RECORD EXCERPTS:
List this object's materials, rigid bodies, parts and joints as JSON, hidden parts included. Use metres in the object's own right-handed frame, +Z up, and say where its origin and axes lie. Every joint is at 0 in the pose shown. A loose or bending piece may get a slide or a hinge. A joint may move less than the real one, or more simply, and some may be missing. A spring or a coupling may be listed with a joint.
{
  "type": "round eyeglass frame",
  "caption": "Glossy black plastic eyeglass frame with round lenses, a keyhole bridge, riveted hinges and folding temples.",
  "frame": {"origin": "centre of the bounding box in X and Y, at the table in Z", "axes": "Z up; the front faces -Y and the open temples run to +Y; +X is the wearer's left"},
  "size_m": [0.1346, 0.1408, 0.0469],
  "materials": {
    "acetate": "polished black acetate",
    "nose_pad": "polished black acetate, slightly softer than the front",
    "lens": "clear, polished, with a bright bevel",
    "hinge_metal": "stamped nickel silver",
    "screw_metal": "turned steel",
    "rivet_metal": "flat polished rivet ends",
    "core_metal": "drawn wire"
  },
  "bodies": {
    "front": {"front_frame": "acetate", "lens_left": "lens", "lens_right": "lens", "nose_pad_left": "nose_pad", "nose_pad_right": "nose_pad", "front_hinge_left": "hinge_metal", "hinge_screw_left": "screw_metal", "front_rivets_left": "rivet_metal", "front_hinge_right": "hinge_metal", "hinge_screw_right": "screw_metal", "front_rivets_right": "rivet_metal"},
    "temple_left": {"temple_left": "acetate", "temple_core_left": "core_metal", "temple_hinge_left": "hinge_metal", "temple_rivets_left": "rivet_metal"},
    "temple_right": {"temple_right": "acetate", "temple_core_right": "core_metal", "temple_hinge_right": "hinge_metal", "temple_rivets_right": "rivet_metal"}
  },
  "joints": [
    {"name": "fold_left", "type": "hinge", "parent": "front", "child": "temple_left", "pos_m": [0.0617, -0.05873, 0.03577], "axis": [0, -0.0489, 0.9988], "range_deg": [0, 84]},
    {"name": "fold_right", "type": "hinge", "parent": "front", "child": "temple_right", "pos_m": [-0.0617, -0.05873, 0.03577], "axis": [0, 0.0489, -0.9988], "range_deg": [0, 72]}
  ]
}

==

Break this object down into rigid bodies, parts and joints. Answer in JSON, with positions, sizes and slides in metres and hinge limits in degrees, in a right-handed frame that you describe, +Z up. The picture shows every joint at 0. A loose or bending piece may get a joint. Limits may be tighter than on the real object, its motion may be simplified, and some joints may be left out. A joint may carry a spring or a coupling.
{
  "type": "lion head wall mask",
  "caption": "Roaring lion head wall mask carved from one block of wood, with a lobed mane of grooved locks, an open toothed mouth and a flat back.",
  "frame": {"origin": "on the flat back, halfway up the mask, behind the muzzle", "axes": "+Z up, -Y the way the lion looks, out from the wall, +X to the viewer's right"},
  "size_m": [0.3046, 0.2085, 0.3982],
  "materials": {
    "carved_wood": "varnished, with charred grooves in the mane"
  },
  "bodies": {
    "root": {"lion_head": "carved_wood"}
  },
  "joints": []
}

--

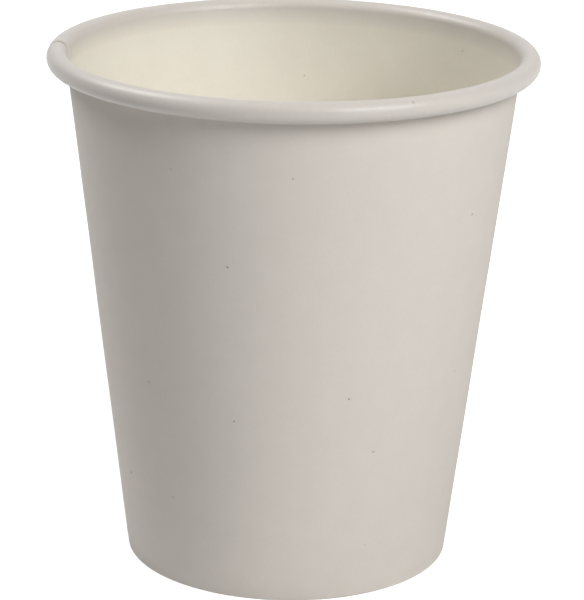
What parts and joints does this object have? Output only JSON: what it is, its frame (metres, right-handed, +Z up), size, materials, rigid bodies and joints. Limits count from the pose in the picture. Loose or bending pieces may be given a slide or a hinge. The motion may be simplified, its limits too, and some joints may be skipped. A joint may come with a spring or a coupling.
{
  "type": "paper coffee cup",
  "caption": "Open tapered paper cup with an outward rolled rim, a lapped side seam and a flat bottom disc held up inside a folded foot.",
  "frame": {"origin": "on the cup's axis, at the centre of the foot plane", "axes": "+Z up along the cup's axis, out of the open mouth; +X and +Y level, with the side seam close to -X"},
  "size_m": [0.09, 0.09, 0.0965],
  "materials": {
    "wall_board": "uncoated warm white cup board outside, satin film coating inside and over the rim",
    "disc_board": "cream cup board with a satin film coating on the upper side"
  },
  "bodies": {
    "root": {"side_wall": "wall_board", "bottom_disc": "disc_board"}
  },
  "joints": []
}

YOUR INSTRUCTIONS:
Check each line of the records for "from" and copy the ones that contain it.

COMPLETE OUTPUT:
  "caption": "Roaring lion head wall mask carved from one block of wood, with a lobed mane of grooved locks, an open toothed mouth and a flat back.",
  "frame": {"origin": "on the flat back, halfway up the mask, behind the muzzle", "axes": "+Z up, -Y the way the lion looks, out from the wall, +X to the viewer's right"},
What parts and joints does this object have? Output only JSON: what it is, its frame (metres, right-handed, +Z up), size, materials, rigid bodies and joints. Limits count from the pose in the picture. Loose or bending pieces may be given a slide or a hinge. The motion may be simplified, its limits too, and some joints may be skipped. A joint may come with a spring or a coupling.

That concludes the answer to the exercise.